Sıkıyönetimi aratmayan maddelerle, ülkeyi polis devletine ve dikta yönetimine götürecek, “güvenlik” perdesi altında otoriterleşmeyi “yasallaştracak” paketin bu vaziyetiyle başta Anayanın hak ve özgürlükleri belirleyen maddeleri olmak üzere birçok esasına aykırı olduğu belirtiliyor…
MUALLEL “PAKET” NEDEN?
“Paket”in demokrasi ve özgürlükler açısından muallel maddeleri bunlarla bitmiyor. Vali ve kaymakamlara, hâkim ve savcılara ait olan adli yetkilerin verilmesiyle kalınmıyor. Demokrasilerde benzerine rastlanmayan çift başlı yargıyı daha da katmerleştiriyor. Askeri yargıyı yeniden düzenleniyor.
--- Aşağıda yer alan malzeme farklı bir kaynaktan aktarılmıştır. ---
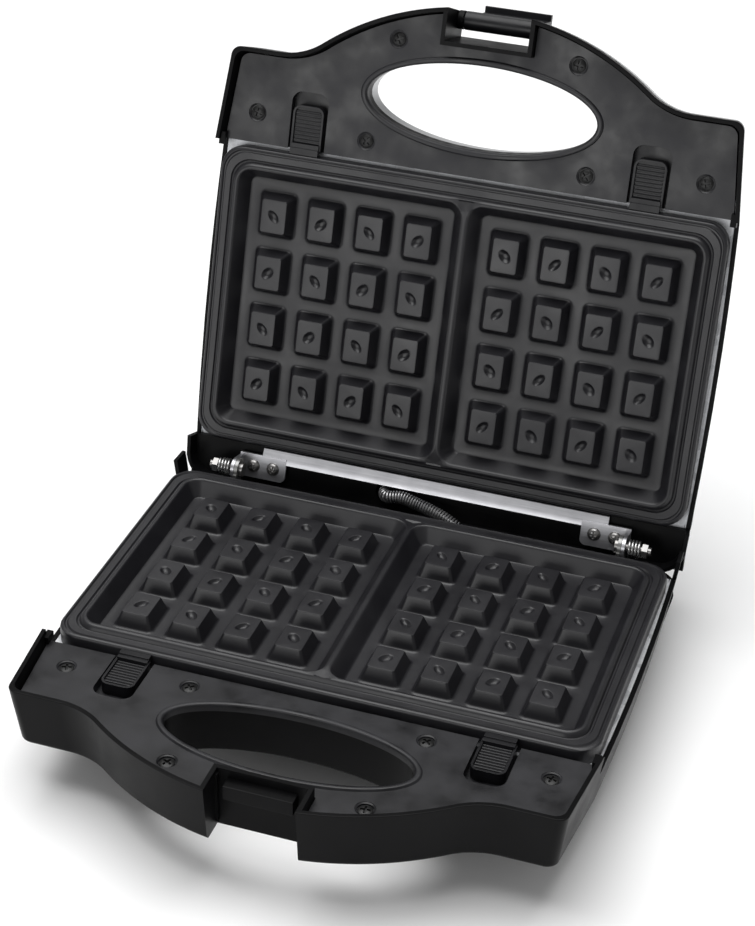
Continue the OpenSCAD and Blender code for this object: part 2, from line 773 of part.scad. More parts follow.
module base_button(side) color(black) as_base() translate([side * button_x, 0, 0]) release_button();
module base_button_left() base_button(-1);
module base_button_right() base_button(1);

// Return spring between a button's post and the cover's stop
module button_spring() {
    start = cover_rear + slot_start + post_l + 0.45;
    translate([0, -start, -spring_z]) rotate([90, 0, 0])
        coil(spring_r - 0.4, 0.3, 5, button_travel + 0.75);
}

module base_button_spring(side) color(bright_steel) as_base()
    translate([side * button_x, 0, 0]) button_spring();
module base_button_spring_left() base_button_spring(-1);
module base_button_spring_right() base_button_spring(1);

// Black band round the lid's opening, with the ledges that carry the hinge bar and the tray
module lid_frame() color(black) as_lid() {
    intersection() {
        difference() {
            drafted(0, rear_lid, handle_depth);
            translate([0, 0, eps]) drafted(wall, rear_lid, handle_depth + 5);
            notch(0, -1, 40);
            side_openings();
        }
        block(-far, far, -40, handle_front + 20, -1, band_depth - eps);
    }
    handle_lugs();
    difference() {
        block(-notch_w / 2 - wall, notch_w / 2 + wall, notch_back - wall, front_y - 1.5, 0,
            band_depth - eps);
        notch(0, -1, 40);
    }
    tray_ledge(rear_lid);
    difference() {
        union() {
            block(-bar_shelf, bar_shelf, -rear_lid + 1, bay_y, shelf_top, shelf_top + 2);
            at_bar_screws() translate([0, 0, -shelf_top + bar_face - 1])
                cylinder(r = 2.7, h = shelf_top - bar_face - steel_t + 0.98);
        }
        at_bar_screws() cylinder(r = screw_r + 0.05, h = 40, center = true);
        conduit_hole();
    }
    for (s = [0, 1]) mirror([s, 0, 0]) block(30, tab_inner - 4, -rear_lid, -8.4, -8, 6);
}

module conduit_hole() {
    translate([conduit_x, -conduit_d, 0]) cylinder(r = conduit_r + 1.4, h = 40, center = true);
}

// Outer skin of the lid, with the finger hole's sleeve and the latch pin's bosses
module lid_shell() color(silver) as_lid() {
    difference() {
        intersection() {
            housing(rear_lid, lid_depth);
            union() {
                block(-far, far, -40, handle_front + 20, band_depth, 80);
                grip_hole(cover_under, 40, grip_a + 0.01, grip_b + 0.01);
                at_screws() translate([0, 0, -30]) cylinder(r = 3.6, h = 30 - cover_under);
            }
        }
        at_latch() cylinder(r = latch_pin_r, h = notch_w + 2 * wall, center = true);
        for (x = [-lamp_x, lamp_x]) translate([x, -lamp_d, -lid_depth - 1])
            cylinder(r = lamp_r + 0.05, h = 6);
    }
    for (s = [-1, 1]) difference() {
        at_latch() translate([0, 0, s * (notch_w / 2 - 1.35)])
            cylinder(r = latch_barrel_r, h = 2.7, center = true);
        at_latch() cylinder(r = latch_pin_r, h = notch_w + 9, center = true);
    }
}

module lamp() {
    translate([0, -lamp_d, -lid_depth - 1]) {
        cylinder(r = lamp_r, h = 7);
        cylinder(r = lamp_r + 0.7, h = 0.95);
    }
}

module power_lamp() color("red") as_lid() translate([-lamp_x, 0, 0]) lamp();
module ready_lamp() color("green") as_lid() translate([lamp_x, 0, 0]) lamp();

module at_latch() {
    translate([0, -latch_y, -latch_z]) rotate([0, 90, 0]) children();
}

module lid_handle_cover() color(cover_black) as_lid() handle_cover();
module lid_cover_screws() color(black) as_lid() cover_screws();
module lid_reflector_tray() color(galvanised) as_lid() reflector_tray();
module lid_heating_element() color(galvanised) as_lid() difference() {
    heating_element();
    element_split();
}
module lid_element_clips() color(galvanised) as_lid() element_clips();
module upper_plate() color(nonstick) as_lid() waffle_plate();

module at_bar_screws() {
    for (s = [-1, 1], x = bar_screws) translate([s * x, -0.6, -bar_face]) children();
}

// Pressed bar across the rear of the lid, with a tab and a pierced ear at each end
module hinge_bar() color(bright_steel) as_lid() {
    difference() {
        union() {
            rotate([90, 0, 90]) linear_extrude(2 * bar_hw, center = true)
                polygon([[-3.5, -bar_face], [-9.2, -bar_face - 1.4], [-9.2, -bar_face - steel_t - 1.2],
                    [-3.5, -bar_face - steel_t]]);
            for (s = [0, 1]) mirror([s, 0, 0]) {
                block(tab_inner, ear_x + steel_t, -5, 6, bar_face, bar_face + steel_t);
                block(ear_x, ear_x + steel_t, -ear_r, ear_r, -axis_z, bar_face + steel_t);
                translate([ear_x, 0, axis_z]) rotate([0, 90, 0]) cylinder(r = ear_r, h = steel_t);
            }
        }
        at_bar_screws() cylinder(r = screw_r + 0.2, h = 20, center = true);
        translate([0, 0, axis_z]) rotate([0, 90, 0])
            cylinder(r = pin_r + pin_gap, h = 2 * ear_x + 20, center = true);
    }
}

module hinge_bar_screws() color(bright_steel) as_lid() at_bar_screws() {
    translate([0, 0, 0.02]) cylinder(r1 = 3, r2 = 2.2, h = 1.7);
    translate([0, 0, -9]) cylinder(r = screw_r, h = 9.1);
}

module lead_conduit() color(bright_steel) as_base() tube(conduit_route, conduit_r);

module lid_button(side) color(black) as_lid() translate([side * button_x, 0, 0]) release_button();
module lid_button_left() lid_button(-1);
module lid_button_right() lid_button(1);
module lid_button_spring(side) color(bright_steel) as_lid()
    translate([side * button_x, 0, 0]) button_spring();
module lid_button_spring_left() lid_button_spring(-1);
module lid_button_spring_right() lid_button_spring(1);

module latch_pin() color(bright_steel) as_lid() at_latch()
    cylinder(r = latch_pin_r, h = notch_w + 2 * wall - 0.4, center = true);

// Clasp that flips over the base's notch and hooks under its ledge
module latch_clasp() color(black) as_lid() {
    difference() {
        union() {
            at_latch() cylinder(r = latch_barrel_r, h = 2 * latch_hw, center = true);
            block(-latch_hw, latch_hw, latch_y - latch_t / 2, latch_y + latch_t / 2, latch_z,
                latch_z + latch_reach);
            block(-latch_hw, latch_hw, latch_y - latch_t / 2, latch_y + lip_rise,
                latch_z + latch_reach - lip_t, latch_z + latch_reach);
        }
        at_latch() cylinder(r = latch_pin_r + 0.05, h = 2 * latch_hw + 2, center = true);
    }
}

base_shell();
base_handle_cover();
base_cover_screws();
base_reflector_tray();
base_heating_element();
base_element_clips();
lower_plate();
hinge_brackets();
hinge_bracket_screws();
hinge_pins();
hinge_spring_left();
hinge_spring_right();
hinge_pin_nuts();
rubber_feet();
foot_screws();
thermostat();
thermal_fuse();
terminal_block();
cord_bush();
supply_leads();
base_button_left();
base_button_right();
base_button_spring_left();
base_button_spring_right();
lid_frame();
lid_shell();
lid_handle_cover();
lid_cover_screws();
lid_reflector_tray();
lid_heating_element();
lid_element_clips();
upper_plate();
hinge_bar();
hinge_bar_screws();
lead_conduit();
power_lamp();
ready_lamp();
lid_button_left();
lid_button_right();
lid_button_spring_left();
lid_button_spring_right();
latch_pin();
latch_clasp();
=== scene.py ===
"""The looks of an open two-slice waffle maker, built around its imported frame.

Each half is modelled in its own millimetres: x runs along the hinge, y is minus the
distance from the hinge axis, z is minus the depth below the parting plane. Half.place
turns that into the frame's metres, so the lid is the base's mirrored twin.
"""
from __future__ import annotations

import json
import logging
import math
from dataclasses import dataclass, field
from enum import Enum
from typing import Iterable, Sequence

import bmesh
import bpy
from mathutils import Matrix, Vector


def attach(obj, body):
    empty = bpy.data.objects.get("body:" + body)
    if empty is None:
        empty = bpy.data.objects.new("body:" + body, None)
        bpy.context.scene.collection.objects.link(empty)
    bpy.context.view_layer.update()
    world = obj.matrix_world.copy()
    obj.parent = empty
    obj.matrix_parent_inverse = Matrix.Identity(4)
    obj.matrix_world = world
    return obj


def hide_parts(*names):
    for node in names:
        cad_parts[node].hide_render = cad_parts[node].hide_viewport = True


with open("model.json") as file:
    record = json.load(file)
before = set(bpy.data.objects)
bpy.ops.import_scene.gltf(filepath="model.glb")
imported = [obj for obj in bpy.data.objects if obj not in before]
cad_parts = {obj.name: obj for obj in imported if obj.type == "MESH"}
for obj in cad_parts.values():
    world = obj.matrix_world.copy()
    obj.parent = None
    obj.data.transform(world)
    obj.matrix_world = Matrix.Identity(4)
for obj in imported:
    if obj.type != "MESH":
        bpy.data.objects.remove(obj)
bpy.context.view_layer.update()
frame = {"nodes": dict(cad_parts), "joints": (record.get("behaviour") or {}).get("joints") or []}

logging.basicConfig(level=logging.INFO, format="%(message)s")
log = logging.getLogger("waffle_maker")

Point = tuple[float, float, float]
Flat = tuple[float, float]
Colour = tuple[float, float, float]
MM = 0.001
FAR = 220.0
SIDE_REACH = 200.0


def joint(name: str) -> dict:
    """The frame's joint of that name.

    Args:
        name: a joint's name in the record.

    Returns:
        The joint's entry, with its position, axis and range.
    """
    return next(j for j in frame["joints"] if j["name"] == name)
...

Ayrıca jandarmaya siyaset sokulacağını ve emniyette tasfiye yapılacağını’ dile getiriyor. Polis akademisi lağvediliyor. Polis okulları kaldırılıyor. İçişleri Bakanı’na, emniyet mensuplarını emekliye sevk ederek emniyette bir tasfiye yapmasına ortam hazırlanıyor…
Peki tam da seçime giderken AKP siyasî iktidarı neden temel hak ve özgürlüklerde geriye gidiliyor? Hükûmetin hem de bir yandan “çözüm süreci”nde ilerleme sağlandığından dem vurduğu, “yeni Türkiye” iddialarını sıraladığı süreçte, içte ve dışta onca eleştirileri çeken hak ve özgürlükleri kısıtlayan “paket”i Meclis’e dayatmasının nedeni nedir?